Currently, medkit.core.text implements a TextDocument class and a corresponding set of TextAnnotation subclasses, and similarly medkit.core.audio provides an AudioDocument class and a corresponding Segment. Both modality also subclass AnnotationContainer to add some modality-specific logic or filtering.

To get more details about each modality, you can refer to their documentation:

Document#

Document protocol class provides the minimal data structure for a medkit document. For example, each document (whatever the modality) is linked to an annotation container for the same modality.

AnnotationContainer class provides a set of methods (e.g., add/get) to be implemented for each modality.

The goal is to provide user with a minimum set of common interfaces for accessing to the document annotations whatever the modality.

Given a document named doc from any modality

  • User can browse the document annotations

    for ann in doc.anns:
      ...
    
  • User can add a new annotation to the document

    ann = <my annotation>
    doc.anns.add(ann)
    
  • User can get the document annotations filtered by label

    anns = doc.anns.get(label="disorder")
    

Note

For more details about their implementation, refer to medkit.core.document.Document and medkit.core.annotation_container.AnnotationContainer.

Annotation & Attribute#

Annotation protocol class provides the minimal data structure for a medkit annotation.

For example, each annotation is linked to an attribute container.

AttributeContainer class provides a set of common interfaces for accessing to the annotation Attribute whatever the modality.

Given an annotation ann from any modality:

  • User may browse the annotation attributes

    for attr in ann.attrs:
      ...
    
  • User may add a new attribute to an annotation

    attr = <my attribute>
    ann.attrs.add(attr)
    
  • User may get the annotation attributes filtered by label

    attrs = ann.attrs.get(label="NORMALIZATION")
    

Collection#

Collection class allows to manipulate a set of Document.

Warning

This work is still under development. It may be changed in the future.

Operations#

The Operation abstract class groups all necessary methods for being compatible with medkit processing pipeline and provenance.

We have defined different subclasses depending on the nature of the operation, including text-specific and audio-specific operations in medkit.core.text and medkit.core.audio.

To get more details about each modality, you can refer to their documentation:

For all operations inheriting from Operation abstract class, these 4 lines shall be added in __init__ method:

def __init__(self, ..., uid=None):
    ...
    # Pass all arguments to super (remove self)
    init_args = locals()
    init_args.pop("self")
    super().__init__(**init_args)

Each operation is described with OperationDescription.

Converters#

Two abstract classes have been defined for managing document conversion between medkit format and another one.

Note

For more details about the public APIs, refer to medkit.core.conversion.

Pipeline#

Pipeline allows to chain several operations.

To better understand how to declare and use medkit pipelines, you may refer to the pipeline tutorial.

Note

For more details about the public APIs, refer to medkit.core.pipeline.

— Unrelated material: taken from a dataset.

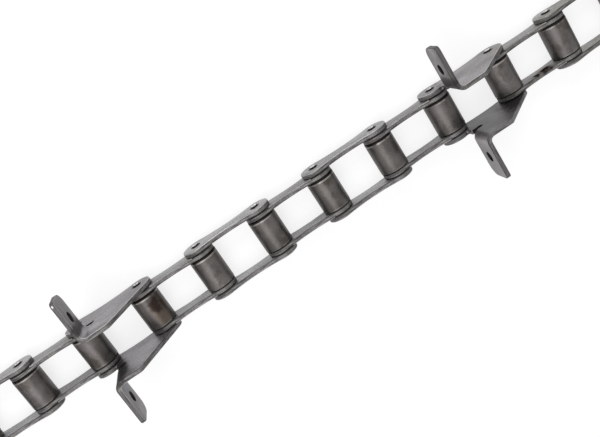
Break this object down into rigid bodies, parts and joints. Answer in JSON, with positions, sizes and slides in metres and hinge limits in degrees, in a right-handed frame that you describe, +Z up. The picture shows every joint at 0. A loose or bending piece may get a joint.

The DocPipeline class is a wrapper allowing to run an annotation pipeline on a list of documents by automatically attach output annotations to these documents.

Store#

A store is an object responsible for keeping the annotations of a document (through an AnnotationContainer) or the attributes of an annotation (through an AttributeContainer).

The Store protocol defines the method that a store must implement. For now, we only provide a single implement of this protocol based on a dictionary, but in the future we will probably provide other implementations relying on databases.

Users can also implement their own store based on their needs.

Warning

This work is still under development. It may be changed in the future.

Note

For more details about the public APIs, refer to medkit.core.store.

Global store#

To store all data items in the same location, a global store is used for your application. If you have not set your own store, the global store will automatically use the simple internal dict store.

If you implement your own store, we suggest to call medkit.core.store.GlobalStore.init_store() before initializing any other medkit component.

GlobalStore provides initialization, access and removal methods for the global store.

Provenance#

Warning

This work is still under development. It may be changed in the future.

Provenance is a medkit concept allowing to track all operations and their role in new knowledge extraction.

With this mechanism, we will be able to provide the provenance information about a generated data. To log this information, a separate provenance store is used.

For better understanding this concept, you may follow the provenance tutorial and/or refer to “how to make your own module” to know what you have to do to enable provenance.

Note

For more details about the public APIs, refer to medkit.core.prov_tracer.